▼▼▼

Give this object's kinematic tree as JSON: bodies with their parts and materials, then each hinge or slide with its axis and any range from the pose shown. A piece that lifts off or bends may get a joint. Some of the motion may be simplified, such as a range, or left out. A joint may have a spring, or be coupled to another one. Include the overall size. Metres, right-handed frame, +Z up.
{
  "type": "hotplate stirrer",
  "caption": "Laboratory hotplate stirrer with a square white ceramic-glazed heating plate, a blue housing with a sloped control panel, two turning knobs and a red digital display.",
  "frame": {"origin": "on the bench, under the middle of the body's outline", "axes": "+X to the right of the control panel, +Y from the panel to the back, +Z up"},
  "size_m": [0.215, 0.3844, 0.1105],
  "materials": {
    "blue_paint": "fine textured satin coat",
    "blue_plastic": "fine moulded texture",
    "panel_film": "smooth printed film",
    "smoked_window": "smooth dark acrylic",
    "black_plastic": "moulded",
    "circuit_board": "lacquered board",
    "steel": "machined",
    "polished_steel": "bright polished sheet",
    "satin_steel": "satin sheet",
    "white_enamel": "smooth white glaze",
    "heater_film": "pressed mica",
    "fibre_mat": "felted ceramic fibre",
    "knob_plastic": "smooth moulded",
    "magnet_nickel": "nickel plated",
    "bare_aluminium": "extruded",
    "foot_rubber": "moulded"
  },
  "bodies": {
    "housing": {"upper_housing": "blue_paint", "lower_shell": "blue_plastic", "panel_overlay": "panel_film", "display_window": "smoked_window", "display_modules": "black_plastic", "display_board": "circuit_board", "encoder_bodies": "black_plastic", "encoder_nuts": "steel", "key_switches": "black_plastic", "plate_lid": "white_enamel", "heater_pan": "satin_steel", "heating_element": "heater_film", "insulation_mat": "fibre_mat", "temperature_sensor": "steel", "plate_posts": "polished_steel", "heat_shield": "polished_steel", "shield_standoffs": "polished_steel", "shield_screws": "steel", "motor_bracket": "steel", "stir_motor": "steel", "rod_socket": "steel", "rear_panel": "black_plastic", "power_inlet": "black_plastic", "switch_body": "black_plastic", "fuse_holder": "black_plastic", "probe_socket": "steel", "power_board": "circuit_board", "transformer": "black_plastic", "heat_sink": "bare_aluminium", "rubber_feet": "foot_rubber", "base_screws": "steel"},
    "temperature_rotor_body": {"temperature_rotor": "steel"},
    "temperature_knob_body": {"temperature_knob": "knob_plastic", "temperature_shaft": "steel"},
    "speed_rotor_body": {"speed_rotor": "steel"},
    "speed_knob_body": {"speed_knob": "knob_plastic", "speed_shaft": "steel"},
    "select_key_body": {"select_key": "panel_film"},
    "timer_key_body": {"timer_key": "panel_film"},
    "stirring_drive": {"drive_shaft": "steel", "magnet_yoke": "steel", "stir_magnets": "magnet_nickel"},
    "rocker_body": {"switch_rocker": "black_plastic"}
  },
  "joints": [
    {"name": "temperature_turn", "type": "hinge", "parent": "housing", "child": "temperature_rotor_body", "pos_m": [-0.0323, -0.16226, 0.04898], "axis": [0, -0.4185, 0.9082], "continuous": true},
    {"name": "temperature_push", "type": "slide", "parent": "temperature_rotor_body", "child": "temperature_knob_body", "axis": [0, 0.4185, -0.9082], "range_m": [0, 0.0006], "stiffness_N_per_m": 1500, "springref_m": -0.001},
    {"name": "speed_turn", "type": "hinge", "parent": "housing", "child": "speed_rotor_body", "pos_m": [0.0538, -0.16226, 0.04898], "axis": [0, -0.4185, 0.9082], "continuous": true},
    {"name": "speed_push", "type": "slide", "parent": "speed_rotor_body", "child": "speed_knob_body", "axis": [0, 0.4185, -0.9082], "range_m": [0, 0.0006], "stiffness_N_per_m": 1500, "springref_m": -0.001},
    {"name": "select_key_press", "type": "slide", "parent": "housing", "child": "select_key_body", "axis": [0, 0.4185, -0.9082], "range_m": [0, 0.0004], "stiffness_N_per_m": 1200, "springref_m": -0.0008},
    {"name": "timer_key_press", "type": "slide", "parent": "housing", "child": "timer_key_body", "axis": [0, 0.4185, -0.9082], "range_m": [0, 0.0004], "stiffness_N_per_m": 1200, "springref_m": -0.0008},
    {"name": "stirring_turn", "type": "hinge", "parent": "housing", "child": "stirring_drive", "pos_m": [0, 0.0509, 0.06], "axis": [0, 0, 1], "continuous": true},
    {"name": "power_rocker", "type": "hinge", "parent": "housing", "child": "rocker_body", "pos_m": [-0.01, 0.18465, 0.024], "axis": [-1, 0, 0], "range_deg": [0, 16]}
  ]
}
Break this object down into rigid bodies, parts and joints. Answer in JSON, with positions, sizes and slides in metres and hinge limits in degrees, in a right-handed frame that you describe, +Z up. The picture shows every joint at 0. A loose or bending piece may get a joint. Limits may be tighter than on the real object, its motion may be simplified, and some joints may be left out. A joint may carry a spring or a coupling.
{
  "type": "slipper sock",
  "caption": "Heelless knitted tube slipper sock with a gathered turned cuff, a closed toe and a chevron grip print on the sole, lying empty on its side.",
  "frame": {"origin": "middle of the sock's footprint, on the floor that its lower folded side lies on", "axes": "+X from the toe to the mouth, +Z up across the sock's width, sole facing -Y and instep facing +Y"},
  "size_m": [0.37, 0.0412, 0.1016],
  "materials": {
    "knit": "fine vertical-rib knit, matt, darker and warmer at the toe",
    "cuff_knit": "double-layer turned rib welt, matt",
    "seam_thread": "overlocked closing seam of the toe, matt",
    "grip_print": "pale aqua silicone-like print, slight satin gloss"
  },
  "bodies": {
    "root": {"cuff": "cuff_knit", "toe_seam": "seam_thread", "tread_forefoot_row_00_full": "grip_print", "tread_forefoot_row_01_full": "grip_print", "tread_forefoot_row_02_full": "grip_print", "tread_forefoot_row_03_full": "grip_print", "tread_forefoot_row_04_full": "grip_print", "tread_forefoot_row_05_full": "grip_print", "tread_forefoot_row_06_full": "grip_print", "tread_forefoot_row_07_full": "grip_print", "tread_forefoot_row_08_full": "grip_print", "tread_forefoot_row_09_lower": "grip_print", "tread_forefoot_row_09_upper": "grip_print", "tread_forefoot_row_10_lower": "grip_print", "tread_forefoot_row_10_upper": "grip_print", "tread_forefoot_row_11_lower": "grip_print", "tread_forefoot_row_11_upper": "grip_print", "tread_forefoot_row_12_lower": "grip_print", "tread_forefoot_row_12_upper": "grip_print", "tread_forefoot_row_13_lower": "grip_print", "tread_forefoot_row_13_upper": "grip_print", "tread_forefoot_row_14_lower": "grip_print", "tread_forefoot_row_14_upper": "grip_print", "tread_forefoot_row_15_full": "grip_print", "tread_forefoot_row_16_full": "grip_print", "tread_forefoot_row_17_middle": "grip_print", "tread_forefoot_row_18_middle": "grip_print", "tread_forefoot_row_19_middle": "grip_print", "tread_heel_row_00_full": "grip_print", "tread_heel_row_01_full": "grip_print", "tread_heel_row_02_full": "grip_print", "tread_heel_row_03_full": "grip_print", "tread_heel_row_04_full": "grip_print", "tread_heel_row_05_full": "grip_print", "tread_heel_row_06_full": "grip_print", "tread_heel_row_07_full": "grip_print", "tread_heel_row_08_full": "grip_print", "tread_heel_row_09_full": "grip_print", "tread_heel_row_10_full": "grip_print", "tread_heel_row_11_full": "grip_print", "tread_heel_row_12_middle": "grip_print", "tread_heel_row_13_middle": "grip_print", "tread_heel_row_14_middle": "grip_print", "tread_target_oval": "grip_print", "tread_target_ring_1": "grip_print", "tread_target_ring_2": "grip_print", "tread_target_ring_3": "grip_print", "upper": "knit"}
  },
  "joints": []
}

▲▲▲

Requirements:
Each line above that includes "joints" should be shown.

Output of the task:
  "joints": [
Break this object down into rigid bodies, parts and joints. Answer in JSON, with positions, sizes and slides in metres and hinge limits in degrees, in a right-handed frame that you describe, +Z up. The picture shows every joint at 0. A loose or bending piece may get a joint. Limits may be tighter than on the real object, its motion may be simplified, and some joints may be left out. A joint may carry a spring or a coupling.
  "joints": []